Bill & Ted’s Excellent Adventure (1989), Say Anything (1989)

As part of their preparation and research, costume designer McLaughlin Luster and her team revisited movies including Bill & Ted’s Excellent Adventure and Say Anything. “You want to see movies filmed in 1989 because you’ll see how [people] really dressed, especially if you look at the extras,” says the costume designer.

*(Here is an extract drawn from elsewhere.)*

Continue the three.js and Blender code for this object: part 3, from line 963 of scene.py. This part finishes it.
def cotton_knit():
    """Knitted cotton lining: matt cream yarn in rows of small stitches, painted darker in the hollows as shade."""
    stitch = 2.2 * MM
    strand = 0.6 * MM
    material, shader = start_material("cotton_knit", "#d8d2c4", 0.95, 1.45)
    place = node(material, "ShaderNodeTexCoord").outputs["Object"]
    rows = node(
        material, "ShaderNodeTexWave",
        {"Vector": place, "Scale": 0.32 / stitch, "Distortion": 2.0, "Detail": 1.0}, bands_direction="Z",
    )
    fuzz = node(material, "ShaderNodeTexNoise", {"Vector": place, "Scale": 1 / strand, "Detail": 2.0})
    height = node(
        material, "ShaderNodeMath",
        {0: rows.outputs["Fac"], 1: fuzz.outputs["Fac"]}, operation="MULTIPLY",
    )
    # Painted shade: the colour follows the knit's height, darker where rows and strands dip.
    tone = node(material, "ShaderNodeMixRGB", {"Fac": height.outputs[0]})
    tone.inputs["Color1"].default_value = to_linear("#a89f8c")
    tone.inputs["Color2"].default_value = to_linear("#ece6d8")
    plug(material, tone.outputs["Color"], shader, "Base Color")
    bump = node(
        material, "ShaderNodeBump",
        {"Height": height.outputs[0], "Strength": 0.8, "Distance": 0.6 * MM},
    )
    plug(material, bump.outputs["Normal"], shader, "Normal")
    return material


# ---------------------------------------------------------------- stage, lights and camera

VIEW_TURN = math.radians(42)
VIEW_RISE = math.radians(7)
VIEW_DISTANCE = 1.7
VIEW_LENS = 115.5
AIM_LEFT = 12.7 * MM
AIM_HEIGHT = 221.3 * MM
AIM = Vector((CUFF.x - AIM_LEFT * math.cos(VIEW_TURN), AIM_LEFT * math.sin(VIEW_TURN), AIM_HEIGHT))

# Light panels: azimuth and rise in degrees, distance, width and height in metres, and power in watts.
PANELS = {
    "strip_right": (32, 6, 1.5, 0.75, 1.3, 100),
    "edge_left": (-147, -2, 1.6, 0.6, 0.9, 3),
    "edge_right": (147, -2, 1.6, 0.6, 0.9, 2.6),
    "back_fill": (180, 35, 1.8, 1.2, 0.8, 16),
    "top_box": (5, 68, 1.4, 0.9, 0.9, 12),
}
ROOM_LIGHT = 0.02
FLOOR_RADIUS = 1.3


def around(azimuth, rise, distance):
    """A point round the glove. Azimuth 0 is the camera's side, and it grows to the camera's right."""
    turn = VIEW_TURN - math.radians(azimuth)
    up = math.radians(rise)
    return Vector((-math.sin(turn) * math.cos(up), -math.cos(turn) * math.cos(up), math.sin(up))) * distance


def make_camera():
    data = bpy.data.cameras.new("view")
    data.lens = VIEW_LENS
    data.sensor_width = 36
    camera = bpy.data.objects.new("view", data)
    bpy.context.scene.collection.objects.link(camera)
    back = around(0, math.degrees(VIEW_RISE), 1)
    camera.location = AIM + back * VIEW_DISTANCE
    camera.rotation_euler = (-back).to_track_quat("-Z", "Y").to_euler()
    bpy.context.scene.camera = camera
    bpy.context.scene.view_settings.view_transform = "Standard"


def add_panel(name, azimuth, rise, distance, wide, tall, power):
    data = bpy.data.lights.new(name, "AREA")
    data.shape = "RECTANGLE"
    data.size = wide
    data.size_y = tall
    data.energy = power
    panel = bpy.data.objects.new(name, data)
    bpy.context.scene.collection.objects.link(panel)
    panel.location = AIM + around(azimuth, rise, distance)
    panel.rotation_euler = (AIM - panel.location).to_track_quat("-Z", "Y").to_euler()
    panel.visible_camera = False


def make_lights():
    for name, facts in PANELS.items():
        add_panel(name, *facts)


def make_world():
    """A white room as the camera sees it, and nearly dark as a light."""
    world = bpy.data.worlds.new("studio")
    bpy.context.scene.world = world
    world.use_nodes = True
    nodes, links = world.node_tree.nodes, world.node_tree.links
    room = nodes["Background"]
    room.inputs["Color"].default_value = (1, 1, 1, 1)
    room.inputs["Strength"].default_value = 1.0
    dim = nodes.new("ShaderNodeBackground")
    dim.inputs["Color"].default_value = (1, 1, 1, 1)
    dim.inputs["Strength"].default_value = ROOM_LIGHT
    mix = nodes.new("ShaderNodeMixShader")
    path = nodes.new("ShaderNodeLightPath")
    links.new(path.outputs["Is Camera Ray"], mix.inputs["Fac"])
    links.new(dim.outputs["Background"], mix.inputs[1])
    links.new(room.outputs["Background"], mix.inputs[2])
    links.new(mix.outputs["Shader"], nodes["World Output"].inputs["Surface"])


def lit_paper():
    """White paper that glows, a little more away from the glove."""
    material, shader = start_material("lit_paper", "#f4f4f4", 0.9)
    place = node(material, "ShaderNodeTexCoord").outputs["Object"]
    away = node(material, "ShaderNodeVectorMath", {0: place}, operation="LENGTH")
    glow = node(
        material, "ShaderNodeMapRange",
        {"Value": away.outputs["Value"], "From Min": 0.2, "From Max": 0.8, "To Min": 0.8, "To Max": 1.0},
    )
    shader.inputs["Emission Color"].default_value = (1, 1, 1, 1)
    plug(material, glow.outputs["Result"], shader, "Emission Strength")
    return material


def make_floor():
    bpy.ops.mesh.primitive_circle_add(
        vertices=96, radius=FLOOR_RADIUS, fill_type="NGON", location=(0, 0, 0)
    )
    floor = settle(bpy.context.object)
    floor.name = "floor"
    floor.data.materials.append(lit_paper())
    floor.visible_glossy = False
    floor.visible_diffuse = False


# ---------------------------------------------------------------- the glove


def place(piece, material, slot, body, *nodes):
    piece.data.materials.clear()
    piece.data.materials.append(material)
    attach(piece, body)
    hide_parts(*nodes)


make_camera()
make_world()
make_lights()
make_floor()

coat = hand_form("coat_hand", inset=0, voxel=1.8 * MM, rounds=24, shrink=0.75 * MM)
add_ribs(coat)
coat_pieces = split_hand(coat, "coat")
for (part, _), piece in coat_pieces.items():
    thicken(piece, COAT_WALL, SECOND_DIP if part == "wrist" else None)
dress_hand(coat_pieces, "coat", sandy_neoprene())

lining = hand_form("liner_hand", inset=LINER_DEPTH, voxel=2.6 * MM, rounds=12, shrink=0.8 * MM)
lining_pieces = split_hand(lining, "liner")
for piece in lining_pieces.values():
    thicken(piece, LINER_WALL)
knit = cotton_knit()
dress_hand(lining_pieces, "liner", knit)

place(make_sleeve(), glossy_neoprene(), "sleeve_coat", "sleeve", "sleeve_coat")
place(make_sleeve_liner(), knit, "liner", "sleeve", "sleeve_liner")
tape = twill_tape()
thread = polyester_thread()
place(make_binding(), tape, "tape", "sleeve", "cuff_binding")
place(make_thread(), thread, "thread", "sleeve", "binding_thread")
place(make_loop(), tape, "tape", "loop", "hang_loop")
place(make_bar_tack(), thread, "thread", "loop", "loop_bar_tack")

For Lisa’s costumes, Heathers was most influential. “They wanted her to go kind of Goth and dark, but I had to keep it still in the late eighties,” says Luster, “so I would take framed pictures of Winona Ryder in the off-the-shoulder shirt with the suspender kind of dress [she wears in ‘Heathers’ for a scene in which her character is attending a college frat party], and Lisa ended up in a look like that.”

Cindy Crawford

Supermodel Cindy Crawford inspired Taffy’s (Liza Soberano) makeup. Says head make-up artist Remi Savva of Soberano’s character Taffy, Lisa’s stepsister: “We wanted her to look the opposite of Lisa.”

River Phoenix

For protagonist Lisa Swallow’s high school crush, “intellectual punk dreamboat” Michael Trent (played by Henry Eikenberry), director Williams’s pegs included River Phoenix, who became a household name in Hollywood with 1986’s Stand By Me.

Kathryn Newton

MUSIC  
Can’t Fight This Feeling by REO Speedwagon (1984)

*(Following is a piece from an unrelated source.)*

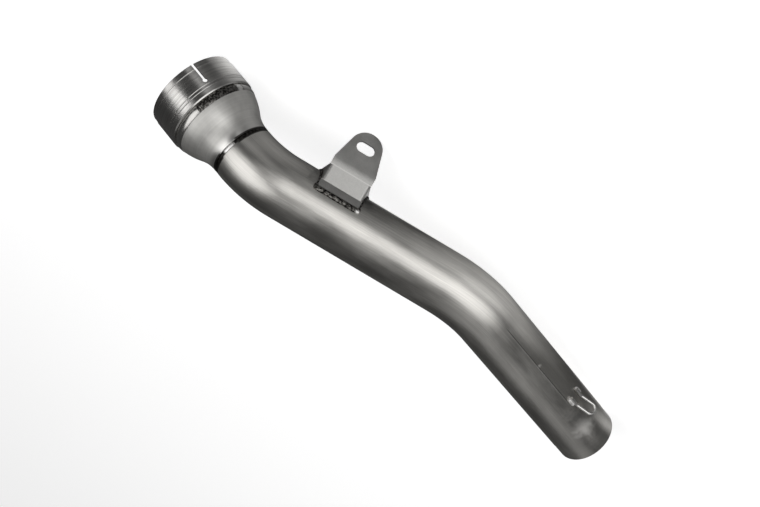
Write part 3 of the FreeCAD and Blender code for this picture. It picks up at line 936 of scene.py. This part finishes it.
bracket = merged_copy("hanger_bracket", "bracket_plate", sheet_edge_round)
bracket.data.materials.append(satin_sheet_finish())
bracket = made_real(bracket, "bracket_plate")
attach(bracket, "root")
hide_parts("hanger_bracket")


# Bracket welds. A rippled bead along the foot's front edge and one down the outside of
# each ear, ended with a blob at each front corner. They are left dark from the heat, but
# for a bright tack at the outlet corner.

bead_grid = 0.00028
front_bead_crown = 0.0023
side_bead_crown = 0.0017
corner_tack_back = 0.0008
corner_tack_half = 0.003


def seated_bead(node, name, foot, heading, around, crown):
    """A finely divided copy of a CAD bead on a straight run of tube. Its way along is
    counted from a foot on the tube's axis, or around the axis where that is asked."""
    mesh = frame["nodes"][node].data.copy()
    mesh.name = name
    mesh.materials.clear()
    piece = in_scene(name, mesh)
    fine = piece.modifiers.new("fine", "REMESH")
    fine.mode = "VOXEL"
    fine.voxel_size = bead_grid
    piece = made_real(piece, name)
    level = heading.cross(Vector((0, 0, 1))).normalized()
    rise = heading.cross(level)
    runs = []
    for vertex in piece.data.vertices:
        offset = vertex.co - foot
        out = offset - heading * offset.dot(heading)
        along = offset.dot(heading)
        if around:
            along = math.atan2(out.dot(rise), -out.dot(level)) * tube_radius
        height = (out.length - tube_radius) / crown
        runs.append((along, min(max(height, 0.0), 1.0), 0.0))
    keep_vectors(piece.data, "bead_run", runs)
    return piece


front_mesh = frame["nodes"]["bracket_front_weld"].data
front_runs = [(vertex.co - inlet_corner).dot(middle_axis) for vertex in front_mesh.vertices]
corner_tack = (max(front_runs) - corner_tack_back, corner_tack_half)
front_metal = weld_finish("front_weld", (0.012, 0.011, 0.01), (0.30, 0.29, 0.27), 0.36, corner_tack)
side_metal = weld_finish("side_weld", (0.012, 0.011, 0.01), (0.20, 0.19, 0.18), 0.36)
for node, name, around, crown, weld_metal in (
    ("bracket_front_weld", "front_bead", False, front_bead_crown, front_metal),
    ("bracket_inlet_side_weld", "inlet_side_bead", True, side_bead_crown, side_metal),
    ("bracket_outlet_side_weld", "outlet_side_bead", True, side_bead_crown, side_metal),
):
    bead = seated_bead(node, name, inlet_corner, middle_axis, around, crown)
    bead = rippled(bead, pitch=0.0013, depth=0.00036, bow=0.0012, seed=5.0, finish=weld_metal)
    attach(bead, "root")
    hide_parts(node)


# Spring hook. A loop of bright drawn wire whose two feet lie along the tube and whose
# eye stands off it, for the spring that holds the silencer on.

wire_radius = 0.0014
wire_sides = 28
hook_turn = math.radians(-175.4)
hook_station = 0.062
hook_spacing = 0.009
hook_foot_length = 0.009
hook_rise = math.radians(27)
hook_rise_length = 0.010
hook_bend_radius = 0.005
hook_bead_crown = 0.0021
hook_step = 0.0004

hook_out = outlet_toward * math.cos(hook_turn) + outlet_axis.cross(outlet_toward) * math.sin(hook_turn)
hook_side = outlet_axis.cross(hook_out)
half_spacing = hook_spacing / 2
foot_height = math.sqrt((tube_radius + wire_radius) ** 2 - half_spacing ** 2)
hook_start = outlet_end + hook_out * foot_height - outlet_axis * hook_station
rise_heading = outlet_axis * math.cos(hook_rise) + hook_out * math.sin(hook_rise)
first_bend = hook_start + outlet_axis * hook_foot_length
eye_reach = hook_bend_radius * math.tan(hook_rise / 2) + hook_rise_length + half_spacing
eye = first_bend + rise_heading * eye_reach
near, far = hook_side * -half_spacing, hook_side * half_spacing
hook_corners = [
    hook_start + near,
    first_bend + near,
    eye + near,
    eye + far,
    first_bend + far,
    hook_start + far,
]
# The eye's two arcs stay a hair apart, so that no two points of the route are one.
eye_radius = half_spacing * 0.9999
hook_radii = [hook_bend_radius, eye_radius, eye_radius, hook_bend_radius]
hook_route = filleted(hook_corners, hook_radii, hook_step)


def drawn_wire_finish():
    material, nodes, links, shader = metal("hook_wire", (0.80, 0.79, 0.77), 0.33)
    place = own_attribute(nodes, "straight_bar")
    drawn = stretched_noise(nodes, links, place, (120, 2400, 2400), 1.0, 2.0)
    tone = ramp(nodes, links, drawn, [(0.3, (0.70, 0.69, 0.67)), (0.7, (0.86, 0.85, 0.83))])
    links.new(tone, shader.inputs["Base Color"])
    links.new(bump(nodes, links, drawn, 0.00004, 0.3), shader.inputs["Normal"])
    return material


wire_widths = [1.0] * len(hook_route)
wire_metal = drawn_wire_finish()
hook = bar_along("hook_wire_loop", hook_route, wire_widths, wire_radius, wire_sides, True, wire_metal)
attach(hook, "root")
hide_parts("spring_hook")

# The hook's beads are painted near white and made only part metal: a painted highlight standing in for
# their glint.
hook_weld_glint_paint = weld_finish("hook_weld", (0.62, 0.61, 0.59), (0.97, 0.96, 0.94), 0.30)
hook_weld_glint_paint.node_tree.nodes["Principled BSDF"].inputs["Metallic"].default_value = 0.35
for node, name in (("hook_weld_near", "near_foot_bead"), ("hook_weld_far", "far_foot_bead")):
    bead = seated_bead(node, name, outlet_end, outlet_axis, False, hook_bead_crown)
    bead = rippled(bead, pitch=0.0013, depth=0.00022, bow=0.0008, seed=2.0, finish=hook_weld_glint_paint)
    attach(bead, "root")
    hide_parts(node)


# The floor, the lights and the camera. The pipe lies on a plain pale floor under soft
# lamps, seen from its front, a little above the floor, with the camera rolled far over.
# The floor itself looks evenly white. Its light reaches the metal only from a strip behind
# the pipe and from some pools.

floor_mesh = bpy.data.meshes.new("floor")
floor_half = 6.0
floor_glow = 0.76
corners = [(x * floor_half, y * floor_half, 0) for x, y in ((-1, -1), (1, -1), (1, 1), (-1, 1))]
floor_mesh.from_pydata(corners, [], [(0, 1, 2, 3)])
floor = in_scene("floor", floor_mesh)
floor_paint = bpy.data.materials.new("floor_paint")
floor_paint.use_nodes = True
nodes, links = floor_paint.node_tree.nodes, floor_paint.node_tree.links
floor_shader = nodes["Principled BSDF"]
floor_shader.inputs["Roughness"].default_value = 0.9
floor_shader.inputs["Specular IOR Level"].default_value = 0.1
floor_shader.inputs["Emission Color"].default_value = (1, 1, 1, 1)
seen = nodes.new("ShaderNodeLightPath").outputs["Is Camera Ray"]
links.new(mixed(nodes, links, seen, (0.2, 0.2, 0.2), (0.8, 0.8, 0.8)), floor_shader.inputs["Base Color"])
coordinates = nodes.new("ShaderNodeTexCoord").outputs["Object"]
split = nodes.new("ShaderNodeSeparateXYZ")
links.new(coordinates, split.inputs[0])
bowed = math_node(nodes, links, "MULTIPLY", split.outputs["X"], split.outputs["X"])
bowed = math_node(nodes, links, "MULTIPLY_ADD", bowed, 0.55, split.outputs["Y"])
bowed = math_node(nodes, links, "MULTIPLY_ADD", bowed, 1.6, 0.5)
lit = ramp(nodes, links, bowed, [(0.2, 0.0), (0.3, 0.8), (0.505, 0.8), (0.535, 0.0)])
onward = math_node(nodes, links, "MULTIPLY_ADD", split.outputs["X"], 2.0, 0.5)
lit = math_node(nodes, links, "MULTIPLY", lit, ramp(nodes, links, onward, [(0.36, 0.0), (0.44, 1.0)]))
for centre, reach, level in (
    ((0.08, 0.15, 0), 0.15, 1.0),
    ((-0.155, 0.042, 0), 0.075, 0.2),
    ((-0.205, -0.005, 0), 0.035, 0.8),
    ((0.238, 0.001, 0), 0.03, 0.5),
    ((-0.11, 0.15, 0), 0.06, 0.4),
    ((-0.40, 0.24, 0), 0.26, 0.6),
):
    stops = [(0.13, level), (0.5, level * 0.45), (1.0, 0.0)]
    pool = spread_from(nodes, links, coordinates, centre, reach, stops)
    lit = math_node(nodes, links, "MAXIMUM", lit, pool)
glow = mixed(nodes, links, seen, lit, (floor_glow, floor_glow, floor_glow))
links.new(glow, floor_shader.inputs["Emission Strength"])
floor_mesh.materials.append(floor_paint)

camera_right = Vector((0.72604, 0.44264, -0.52623))
camera_up = Vector((-0.66117, 0.23898, -0.71119))
camera_back = camera_right.cross(camera_up).normalized()
camera_place = Vector((-0.241838, 1.014708, 0.591614))
camera_data = bpy.data.cameras.new("camera")
camera_data.sensor_width = 36.0
camera_data.lens = 71.05
camera = in_scene("camera", camera_data)
axes = Matrix((camera_right, camera_up, camera_back)).transposed()
camera.matrix_world = Matrix.Translation(camera_place) @ axes.to_4x4()
bpy.context.scene.camera = camera


def lamp(name, toward, distance, width, height, radiance):
    """A soft lamp in some direction from the pipe, with the brightness of its face."""
    light = bpy.data.lights.new(name, "AREA")
    light.shape = "RECTANGLE"
    light.size = width
    light.size_y = height
    light.energy = radiance * math.pi * width * height
    holder = in_scene(name, light)
    toward = toward.normalized()
    holder.location = toward * distance + pipe_middle
    holder.rotation_euler = toward.to_track_quat("Z", "Y").to_euler()
    holder.visible_camera = False


pipe_middle = Vector((0, 0, 0.045))
for name, turn, rise, distance, width, height, radiance in (
    ("key", 75, 20, 1.7, 2.15, 1.58, 1.45),
    ("left", 156, 51, 1.3, 1.12, 1.25, 1.45),
    ("top", 8, 52, 1.3, 1.6, 0.9, 0.3),
):
    turn, rise = math.radians(turn), math.radians(rise)
    level = math.cos(rise)
    toward = Vector((level * math.cos(turn), level * math.sin(turn), math.sin(rise)))
    lamp(name, toward, distance, width, height, radiance)

sky = bpy.data.worlds.new("studio")
sky.use_nodes = True
nodes, links = sky.node_tree.nodes, sky.node_tree.links
split = nodes.new("ShaderNodeSeparateXYZ")
links.new(nodes.new("ShaderNodeTexCoord").outputs["Generated"], split.inputs[0])
shade = ramp(nodes, links, split.outputs["Z"], [(0.0, 0.065), (0.75, 0.045)])
links.new(shade, nodes["Background"].inputs["Color"])
bpy.context.scene.world = sky
bpy.context.scene.view_settings.view_transform = "Standard"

When it came time to choose the 1980s power ballad that Lisa Swallows sings in one of the movie’s most memorable set pieces, there was only one song that spoke to director Williams: Can’t Fight This Feeling by REO Speedwagon. “This movie isn’t a musical, but having one funny, sweet musical moment feels very fitting,” says the director. “The lyrics are so comically on point with the plot of the movie that it basically feels like it was written around it.”

Says screenwriter Cody as one of her reasons for setting the film in the ’80s, “I also enjoy the Goth and post-punk music of the late ’80s so I knew we could put together a great soundtrack.”

Lisa Frankenstein, directed by Zelda Williams (daughter of the late Robin Williams and herself part-Filipina) and distributed by Universal Pictures International, opens in cinemas on February 7.